Flavia Furtado, director of the Amazon Opera Festival, has been working to create a network of opera houses in Brazil, in association with Opera Latino America, to promote a new space for opera, promoting encounters in which professionals share the social, economic and cultural impact of the genre. The novelty of what Flavia Furtado proposes lies in the creation of a new image for the genre, with research into costs and economic and social impacts that help show the meaning opera can have in society. She also fights for institutional, rather than personal, contact between opera houses.
Reason for nomination: For establishing a new connection between opera houses in Brazil, promoting dialogues about the social, economic and cultural impact of opera.
A young and committed team is developing a conclusive concept to bring culture into the region in a sustainable way and to achieve something locally - with the long-term goal of establishing a cultural and music academy in Mecklenburg-Western Pomerania. The participatory approach includes musical school trips, orchestra flash mobs and mobile music workshops.
Reason for nomination: Professional in organisation and conceptual thinking, kultursegel impresses with its entrepreneurial spirit and its authentic focus on the region.
Despite the seismic developments in recent years, women still face overwhelming challenges in the classical music arena, particularly in composition. Oftentimes exciting works go unheard or, worse, unwritten. Sydney Conservatorium’s Composing Women program targets this problem with two years of mentoring. Creative and performance opportunities empower selected participants, who for 2020 include women of different ages and of colour from a range of artistic practices.
Reason for nomination: This is the only higher-level composition program for women demonstrating a sustained, strategic commitment to change. Liza Lim and the Composing Women program deserves recognition for its strategic vision, resilience and ongoing commitment to excellence. It represents a successful model which could be – should be – adopted far and wide.
With One Voice began at the time of the London Olympics in 2012, giving the homeless everywhere in the world a voice in music and the arts. It builds up their skills, confidence and sense of community and aims to strengthen the arts and homelessness sector through exchanges in practice and policy.
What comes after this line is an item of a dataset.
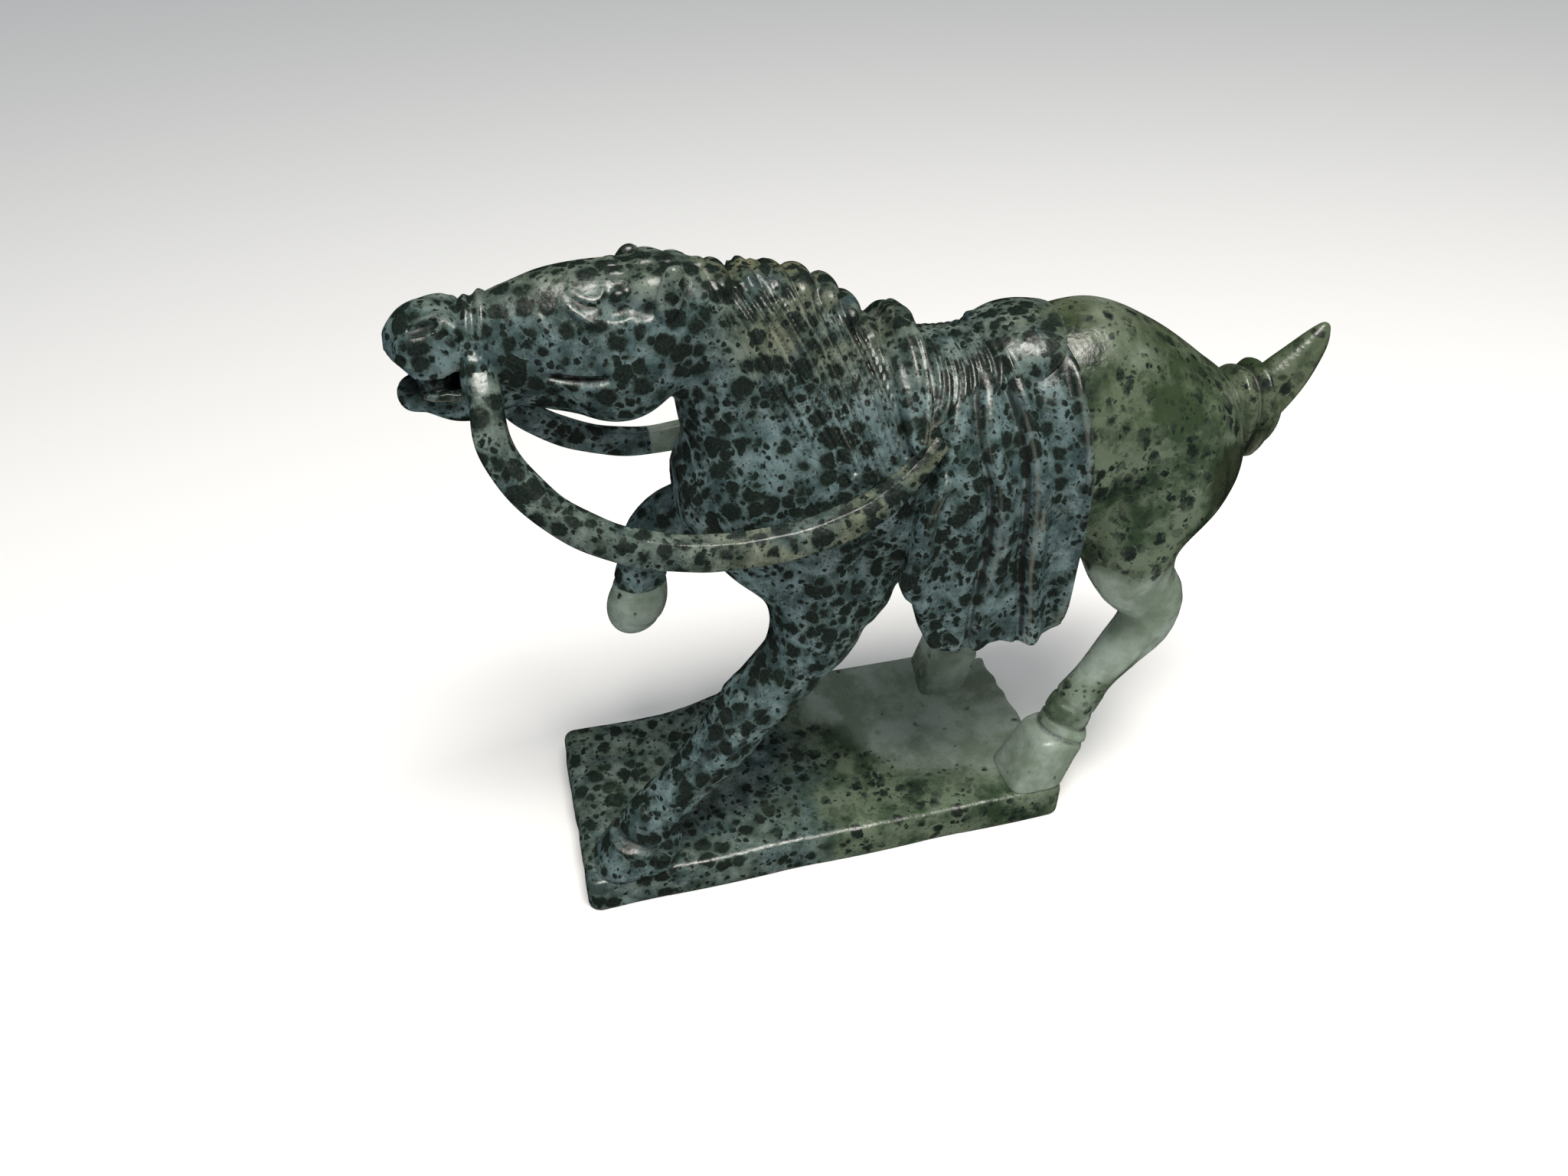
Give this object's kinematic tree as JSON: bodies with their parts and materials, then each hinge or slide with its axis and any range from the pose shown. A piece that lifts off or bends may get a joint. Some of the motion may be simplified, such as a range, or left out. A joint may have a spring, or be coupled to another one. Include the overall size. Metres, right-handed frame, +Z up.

It became an independent organisation in April 2019.
Reason for nomination: There has never been a more crucial time to highlight the needs of the homeless and to celebrate the work of this remarkable organisation, led by Matt Peacock, which harnesses the power of music, theatre and performance to change lives.
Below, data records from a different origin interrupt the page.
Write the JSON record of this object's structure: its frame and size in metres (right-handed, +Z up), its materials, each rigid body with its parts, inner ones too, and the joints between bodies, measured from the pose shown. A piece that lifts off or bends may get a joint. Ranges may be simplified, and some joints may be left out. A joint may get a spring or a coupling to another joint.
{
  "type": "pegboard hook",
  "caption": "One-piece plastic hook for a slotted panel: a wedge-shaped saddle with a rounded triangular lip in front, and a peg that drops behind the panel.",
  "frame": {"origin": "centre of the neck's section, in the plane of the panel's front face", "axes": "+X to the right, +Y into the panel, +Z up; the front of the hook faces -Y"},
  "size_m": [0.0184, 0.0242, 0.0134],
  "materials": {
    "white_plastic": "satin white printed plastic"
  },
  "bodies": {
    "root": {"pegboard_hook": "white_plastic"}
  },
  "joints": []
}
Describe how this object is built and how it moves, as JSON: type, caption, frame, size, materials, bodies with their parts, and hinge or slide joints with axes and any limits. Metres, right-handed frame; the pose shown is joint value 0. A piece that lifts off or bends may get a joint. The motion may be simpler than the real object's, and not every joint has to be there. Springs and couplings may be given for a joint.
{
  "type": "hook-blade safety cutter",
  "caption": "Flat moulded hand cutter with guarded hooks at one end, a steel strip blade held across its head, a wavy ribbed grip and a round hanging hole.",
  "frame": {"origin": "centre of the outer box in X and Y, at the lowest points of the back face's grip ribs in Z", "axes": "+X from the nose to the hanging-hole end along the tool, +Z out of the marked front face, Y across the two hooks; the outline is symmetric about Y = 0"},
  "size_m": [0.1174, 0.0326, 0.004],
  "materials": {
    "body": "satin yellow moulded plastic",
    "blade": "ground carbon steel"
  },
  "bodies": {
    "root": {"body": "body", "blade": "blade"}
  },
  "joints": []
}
Nevis Ensemble is an orchestra that performs entirely away from traditional concert venues: in the street, in homeless shelters, prisons, schools and a multitude of other community settings. The project has already achieved much in its short life, including tours of the Hebrides, a concert at the top of Ben Nevis and establishing relationships with Scottish charities and community groups.
Reason for nomination: Nothing on this scale or with this ambition, or with such a clear set of community objectives combined with a rigorous approach to quality, has been attempted in Scotland and above all, the uncompromising level of performance and focus on breadth of repertoire makes the group stand out.
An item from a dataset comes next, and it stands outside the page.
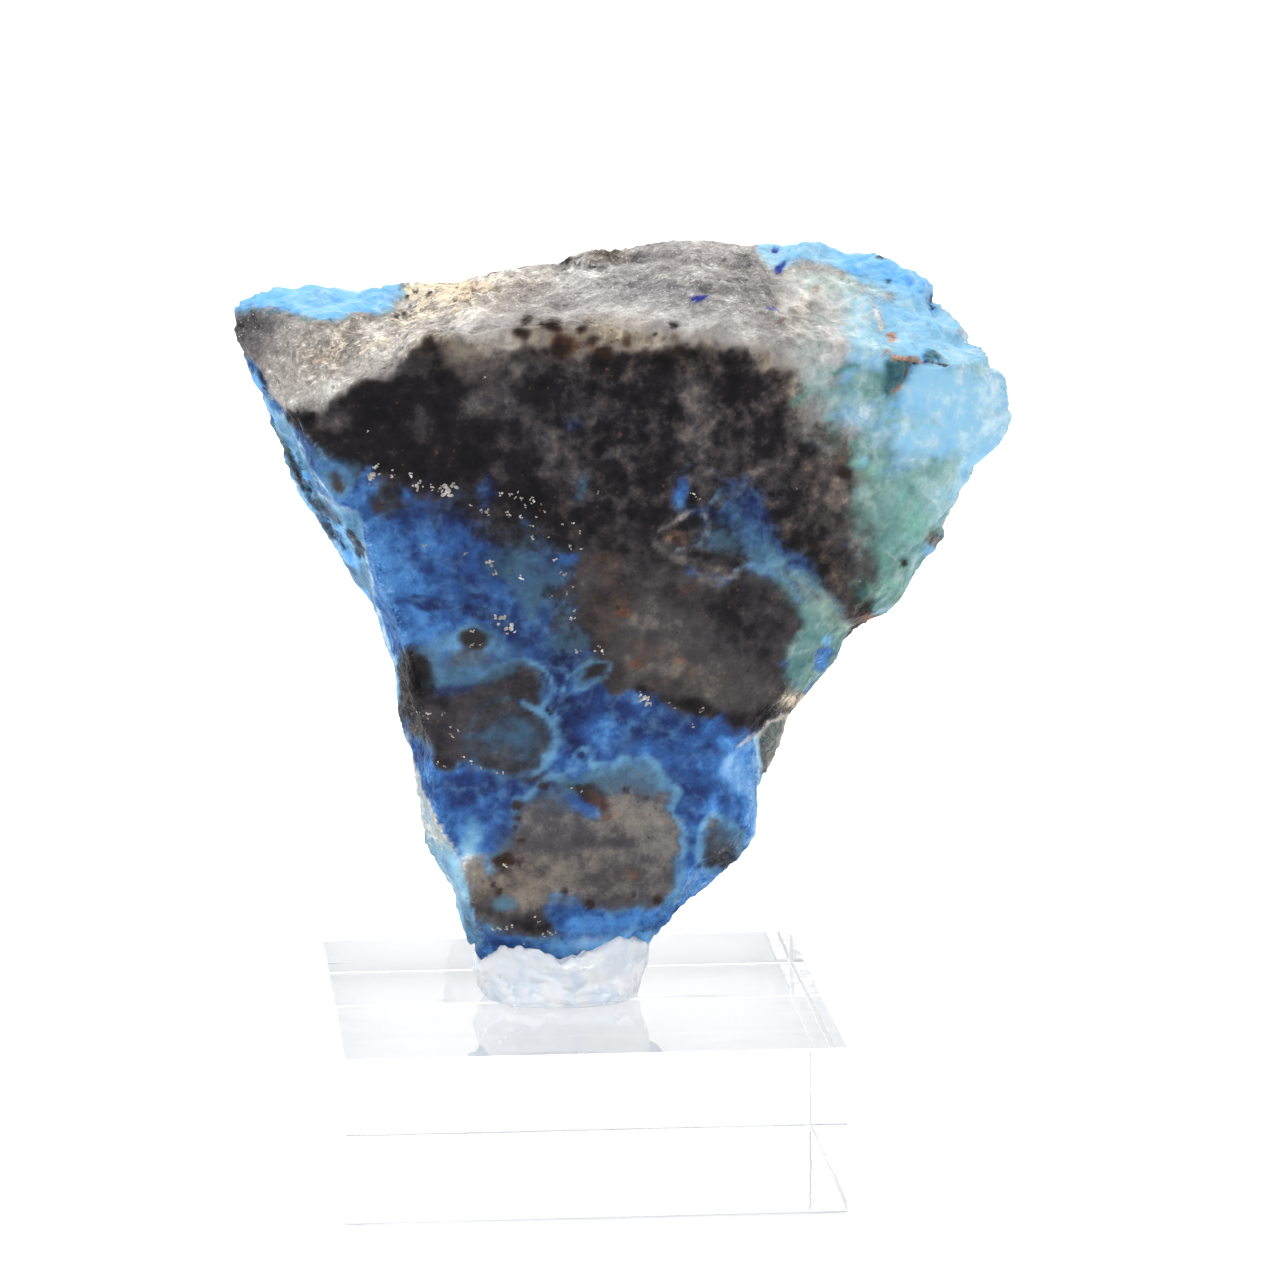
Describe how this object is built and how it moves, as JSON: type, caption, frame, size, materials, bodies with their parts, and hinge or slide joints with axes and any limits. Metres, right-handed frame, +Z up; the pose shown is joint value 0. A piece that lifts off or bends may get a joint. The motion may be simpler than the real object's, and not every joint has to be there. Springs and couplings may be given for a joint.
{
  "type": "azurite malachite specimen on a clear stand",
  "caption": "Rough blue, green and grey-brown azurite malachite stone with one smooth front face, held upright by clear mounting gel on a small clear acrylic block.",
  "frame": {"origin": "centre of the clear block's underside, on the surface it rests on", "axes": "+Z up; -Y is the front, towards which the stone's smooth face looks; +X to the right seen from the front"},
  "size_m": [0.046, 0.03, 0.0553],
  "materials": {
    "ore": "satin",
    "clear_gel": "gloss",
    "clear_acrylic": "polished"
  },
  "bodies": {
    "root": {"azurite_malachite_stone": "ore", "mounting_putty": "clear_gel", "acrylic_block": "clear_acrylic"}
  },
  "joints": []
}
Many musical instruments traditionally require materials that are now endangered or unsustainable, like ebony, ivory, rosewood, or pernambuco (for bows for stringed instruments) for example. In our era of climate crisis and the decrease of biodiversity, we can no longer afford to ignore the ecological sustainability of instruments. We need alternatives to replace the traditional materials in instrument building. Partones is taking ground-breaking steps forward in this field, designing their materials according to certain three-dimensional structures in the anatomy of wood which can also be applied to materials of animalia in order to achieve durability, workability and acoustical equality of the paragons. The structures that are not present in other composites allow the designers to create a variety of materials according to their differing structure.
Reason for nomination: For addressing an urgent problem and representing the future direction of instrument building.
A real ecological and economical innovation, Récupscène offers theatres and companies the possibility to buy used set elements, lights, audio or video equipment. “Reduce, reuse, recycle” as applied to the world of entertainment!
Reason for nomination: The Récupscène website has a sustainable development dimension, so that rather than storing – and forgetting – theatre and opera set elements, it allows others to take advantage of it. It is entirely dedicated to the world of entertainment and a nomination hopes to inspire others to do the same.
Splendor is run by a group of 50 musicians and the venue is a second home for them and their public. The 50 core musicians invested €1000 and play at least once a year for the Splendor members. In exchange, the building is theirs – 365 days a year – to create, explore and produce wherever their imagination takes them. The musicians and invested audience members/donors achieve and experience together, both are invested financially in the project and the concerts. It is a true collective and addresses the need for both audiences and musicians to feel included.
Reason for nomination: For showing great ability to survive and thrive (financially and politically) in desperate times. The musicians never cease to pursue their own passions and dreams about music making, while involving audiences to make them part of their inspiring world.
At the core of classical music is a pleasant live music concert experience. We all know, however, that this does not always happen in the modern concert halls – because of the poor acoustics. The research conducted by Tapio Lokki’s team at the Aalto University School of Science broadens our understanding of the importance of concert hall acoustics, showing that acoustics play a significant role in how strongly music is experienced. The method combines psychological phenomena with concert hall acoustics and, above all, may help in the future to design halls that convey the orchestra’s performance of the music to the audience in the best possible way.
Reason for nomination: The symphony orchestra simulator (the loudspeaker orchestra + anechoic symphony orchestra recordings) merged with sensory evaluation methods, originally developed in food and wine industries, is a new and unique method developed by Tapio Lokki’s team.